**TASK INSTRUCTIONS**
Will you quote precisely the lines that run from the top of the material below to the line containing "const DROP_WIDTH = 1.5;", both ends included?

* Begin RECORDS PROVIDED *

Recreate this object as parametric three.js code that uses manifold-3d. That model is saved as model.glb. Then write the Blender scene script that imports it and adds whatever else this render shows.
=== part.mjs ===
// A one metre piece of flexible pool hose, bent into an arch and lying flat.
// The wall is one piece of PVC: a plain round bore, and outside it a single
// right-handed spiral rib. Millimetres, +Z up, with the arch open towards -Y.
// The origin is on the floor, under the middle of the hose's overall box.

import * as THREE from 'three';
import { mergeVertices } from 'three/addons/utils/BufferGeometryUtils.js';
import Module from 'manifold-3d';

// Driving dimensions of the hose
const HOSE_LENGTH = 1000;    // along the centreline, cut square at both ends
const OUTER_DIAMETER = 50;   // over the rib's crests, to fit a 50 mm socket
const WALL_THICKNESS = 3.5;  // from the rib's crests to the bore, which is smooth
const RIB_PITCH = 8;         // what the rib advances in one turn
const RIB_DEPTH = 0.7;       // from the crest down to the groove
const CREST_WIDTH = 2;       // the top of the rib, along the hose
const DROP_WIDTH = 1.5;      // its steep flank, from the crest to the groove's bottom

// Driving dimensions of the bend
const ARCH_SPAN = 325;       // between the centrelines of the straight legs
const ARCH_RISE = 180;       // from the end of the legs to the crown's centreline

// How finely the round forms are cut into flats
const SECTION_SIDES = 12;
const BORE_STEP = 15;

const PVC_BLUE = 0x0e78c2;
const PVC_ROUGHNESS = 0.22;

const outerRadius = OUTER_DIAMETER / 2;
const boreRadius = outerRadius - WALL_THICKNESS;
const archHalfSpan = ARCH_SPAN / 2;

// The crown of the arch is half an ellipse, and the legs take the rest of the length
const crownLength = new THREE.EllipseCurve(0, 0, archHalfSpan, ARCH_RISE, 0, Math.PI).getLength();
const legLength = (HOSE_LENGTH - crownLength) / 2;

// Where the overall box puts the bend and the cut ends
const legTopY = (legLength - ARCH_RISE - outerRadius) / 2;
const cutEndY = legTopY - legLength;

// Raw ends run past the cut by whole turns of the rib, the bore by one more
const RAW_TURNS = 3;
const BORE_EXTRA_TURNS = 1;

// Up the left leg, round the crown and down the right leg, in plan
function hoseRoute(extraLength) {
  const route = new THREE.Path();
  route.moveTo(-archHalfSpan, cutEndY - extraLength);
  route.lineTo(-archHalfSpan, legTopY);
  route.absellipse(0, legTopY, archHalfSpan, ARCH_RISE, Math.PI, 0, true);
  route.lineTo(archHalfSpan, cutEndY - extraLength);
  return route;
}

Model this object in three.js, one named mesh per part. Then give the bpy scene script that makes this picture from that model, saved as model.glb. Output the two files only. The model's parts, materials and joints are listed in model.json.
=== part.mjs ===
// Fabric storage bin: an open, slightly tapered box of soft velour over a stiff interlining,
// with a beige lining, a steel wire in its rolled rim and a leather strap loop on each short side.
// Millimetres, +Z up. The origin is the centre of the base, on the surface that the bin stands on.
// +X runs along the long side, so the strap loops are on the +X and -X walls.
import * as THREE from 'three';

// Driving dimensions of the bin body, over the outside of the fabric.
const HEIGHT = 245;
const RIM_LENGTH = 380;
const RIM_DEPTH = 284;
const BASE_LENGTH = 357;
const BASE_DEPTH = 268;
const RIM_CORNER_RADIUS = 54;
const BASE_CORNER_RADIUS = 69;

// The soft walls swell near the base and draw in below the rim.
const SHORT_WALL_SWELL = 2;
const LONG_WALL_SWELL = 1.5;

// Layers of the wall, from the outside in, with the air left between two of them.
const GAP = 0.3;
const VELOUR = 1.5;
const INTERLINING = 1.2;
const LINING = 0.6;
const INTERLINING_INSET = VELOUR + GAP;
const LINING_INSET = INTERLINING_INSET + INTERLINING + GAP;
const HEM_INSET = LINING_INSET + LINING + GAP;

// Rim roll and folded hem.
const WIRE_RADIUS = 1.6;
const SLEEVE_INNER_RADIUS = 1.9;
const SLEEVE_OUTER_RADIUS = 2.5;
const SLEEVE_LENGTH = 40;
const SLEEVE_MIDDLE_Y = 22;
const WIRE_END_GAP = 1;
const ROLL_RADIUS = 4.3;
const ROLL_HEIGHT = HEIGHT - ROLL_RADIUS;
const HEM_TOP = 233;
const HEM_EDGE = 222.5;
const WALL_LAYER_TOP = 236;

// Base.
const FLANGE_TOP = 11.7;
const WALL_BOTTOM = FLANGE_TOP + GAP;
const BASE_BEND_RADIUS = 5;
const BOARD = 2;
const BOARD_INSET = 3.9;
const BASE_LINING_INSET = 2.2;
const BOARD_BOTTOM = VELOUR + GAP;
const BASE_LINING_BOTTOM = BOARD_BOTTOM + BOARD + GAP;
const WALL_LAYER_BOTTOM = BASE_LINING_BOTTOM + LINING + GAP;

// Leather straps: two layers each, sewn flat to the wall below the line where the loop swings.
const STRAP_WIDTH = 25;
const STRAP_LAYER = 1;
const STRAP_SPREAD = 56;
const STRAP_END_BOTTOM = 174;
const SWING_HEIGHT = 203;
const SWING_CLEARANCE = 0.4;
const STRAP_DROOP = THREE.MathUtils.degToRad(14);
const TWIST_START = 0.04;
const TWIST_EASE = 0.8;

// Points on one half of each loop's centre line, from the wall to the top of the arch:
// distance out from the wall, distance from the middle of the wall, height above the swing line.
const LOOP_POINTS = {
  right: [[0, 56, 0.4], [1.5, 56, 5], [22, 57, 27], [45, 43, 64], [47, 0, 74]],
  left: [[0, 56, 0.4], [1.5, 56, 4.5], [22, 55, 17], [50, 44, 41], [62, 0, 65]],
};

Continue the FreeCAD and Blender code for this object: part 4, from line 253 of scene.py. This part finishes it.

* End RECORDS PROVIDED *

**SOLUTION FOR THIS EXERCISE**
Recreate this object as parametric three.js code that uses manifold-3d. That model is saved as model.glb. Then write the Blender scene script that imports it and adds whatever else this render shows.
=== part.mjs ===
// A one metre piece of flexible pool hose, bent into an arch and lying flat.
// The wall is one piece of PVC: a plain round bore, and outside it a single
// right-handed spiral rib. Millimetres, +Z up, with the arch open towards -Y.
// The origin is on the floor, under the middle of the hose's overall box.

import * as THREE from 'three';
import { mergeVertices } from 'three/addons/utils/BufferGeometryUtils.js';
import Module from 'manifold-3d';

// Driving dimensions of the hose
const HOSE_LENGTH = 1000;    // along the centreline, cut square at both ends
const OUTER_DIAMETER = 50;   // over the rib's crests, to fit a 50 mm socket
const WALL_THICKNESS = 3.5;  // from the rib's crests to the bore, which is smooth
const RIB_PITCH = 8;         // what the rib advances in one turn
const RIB_DEPTH = 0.7;       // from the crest down to the groove
const CREST_WIDTH = 2;       // the top of the rib, along the hose
const DROP_WIDTH = 1.5;      // its steep flank, from the crest to the groove's bottom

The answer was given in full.